Delegated Proof of Stake (DPoS) Explained
One of the primary aspects of any blockchain is its consensus algorithm or consensus mechanism. This is simply a name for the system used to achieve agreement among participants regarding the network's state. As you know, in decentralized networks, there is no central authority. As a result, any decision needs to be made by the community through a voting process. The cryptocurrency industry initially had the Proof of Work (PoW) algorithm, which launched with Bitcoin. Later, it developed a different approach called Proof of Stake (PoS). However, PoS also got modified in time.
This led to the launch of the Delegated Proof of Stake (DPoS), which is used by several projects.
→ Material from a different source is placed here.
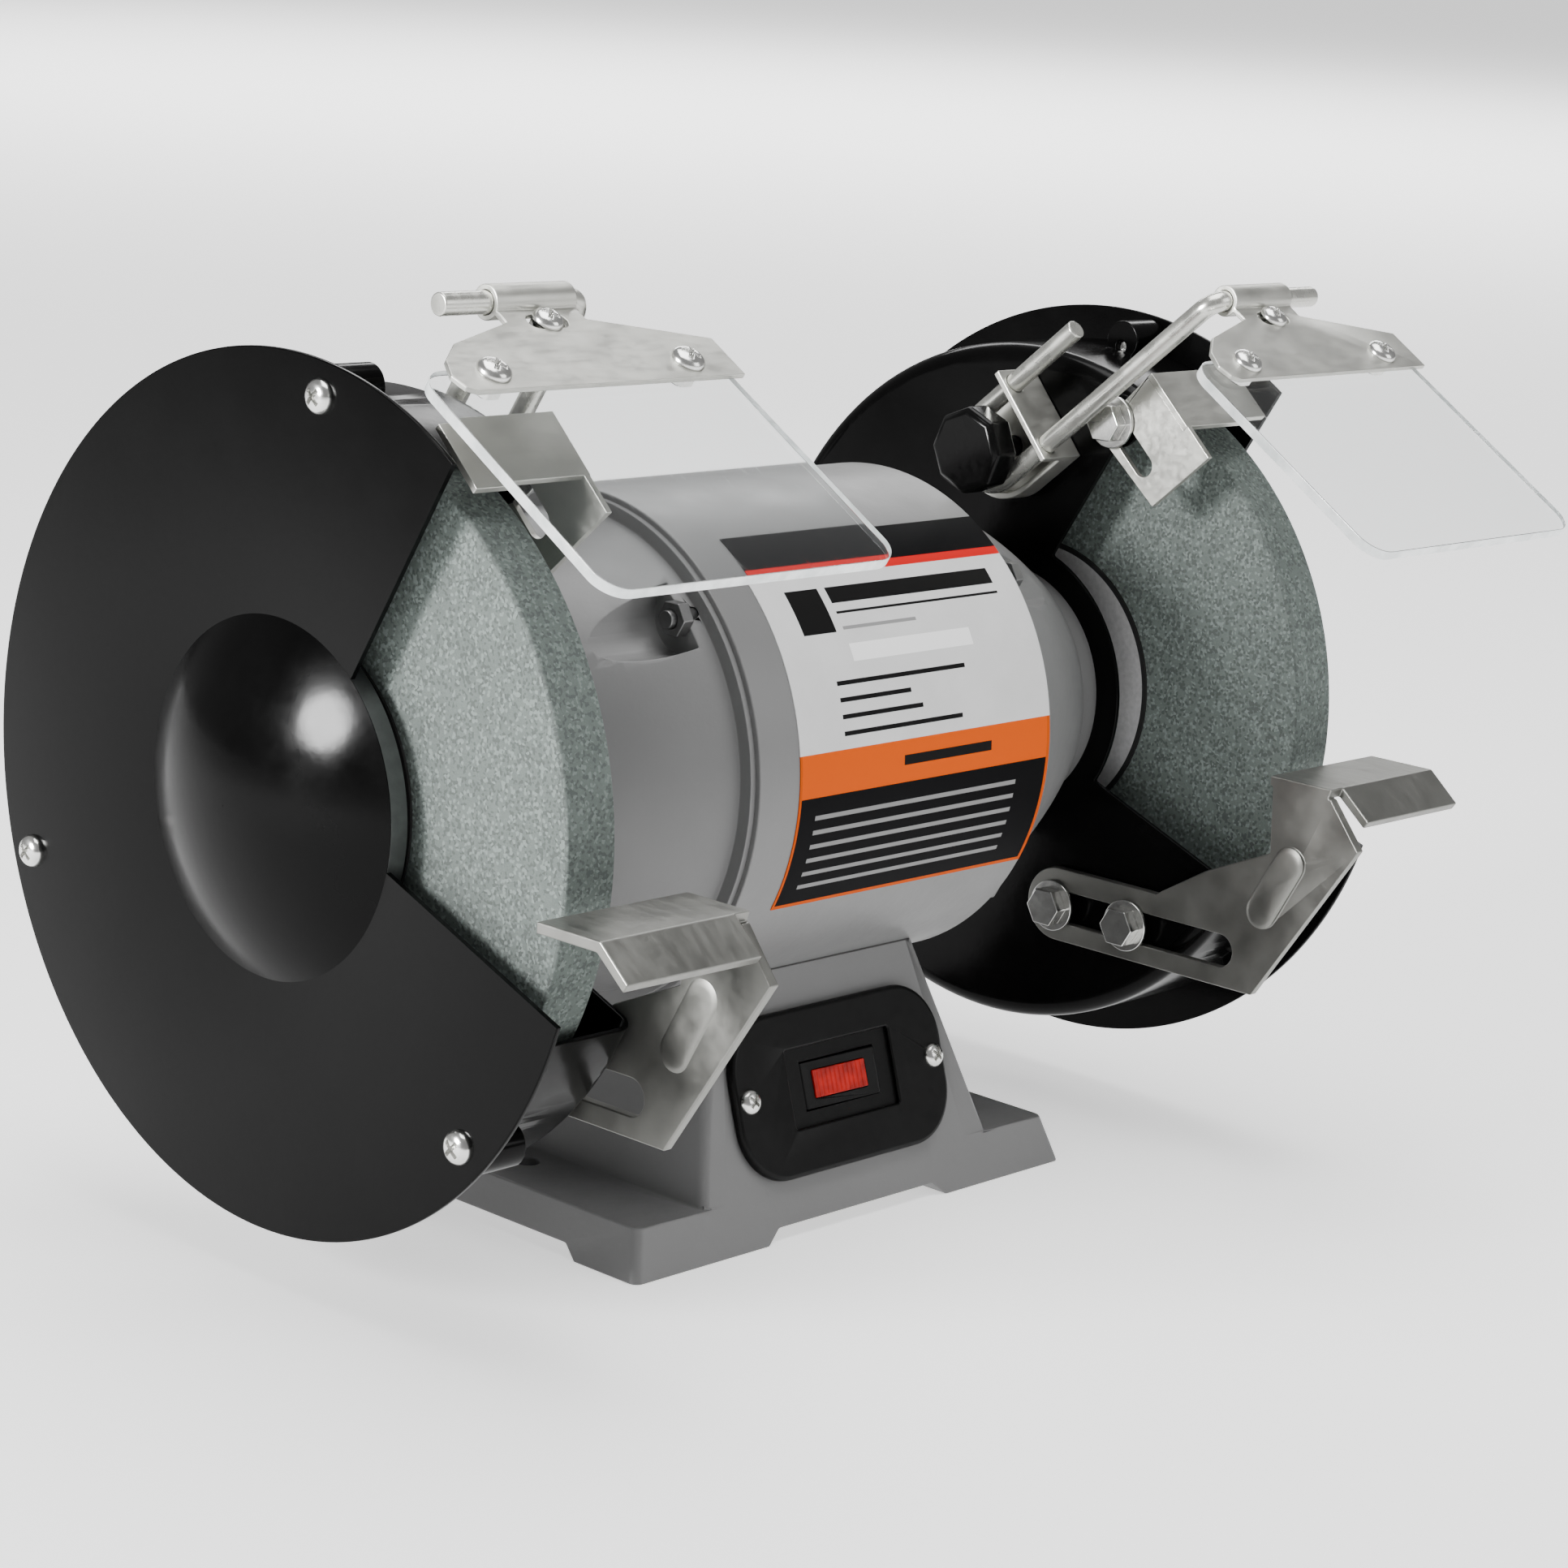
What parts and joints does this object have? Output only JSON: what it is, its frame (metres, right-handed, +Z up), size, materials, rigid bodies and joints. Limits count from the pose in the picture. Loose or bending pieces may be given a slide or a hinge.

This guide will explain DPoS, including what it is, how it works, and how it differs from the other two. It will also note its advantages and limitations so that you would know its benefits and flaws.
What is Delegated Proof of Stake (DPoS)?
Delegated Proof of Stake, or DPoS, is a consensus algorithm that evolved from Proof of Stake (PoS). It's largely considered a more efficient and more democratic version of it. However, both are used as alternatives to the original, Proof of Work consensus. DPoS was developed in 2014, by a developer Daniel Larimer. Since then, it has been adopted by a number of cryptocurrency projects, including Steem, Lisk, Bitshares, and many more.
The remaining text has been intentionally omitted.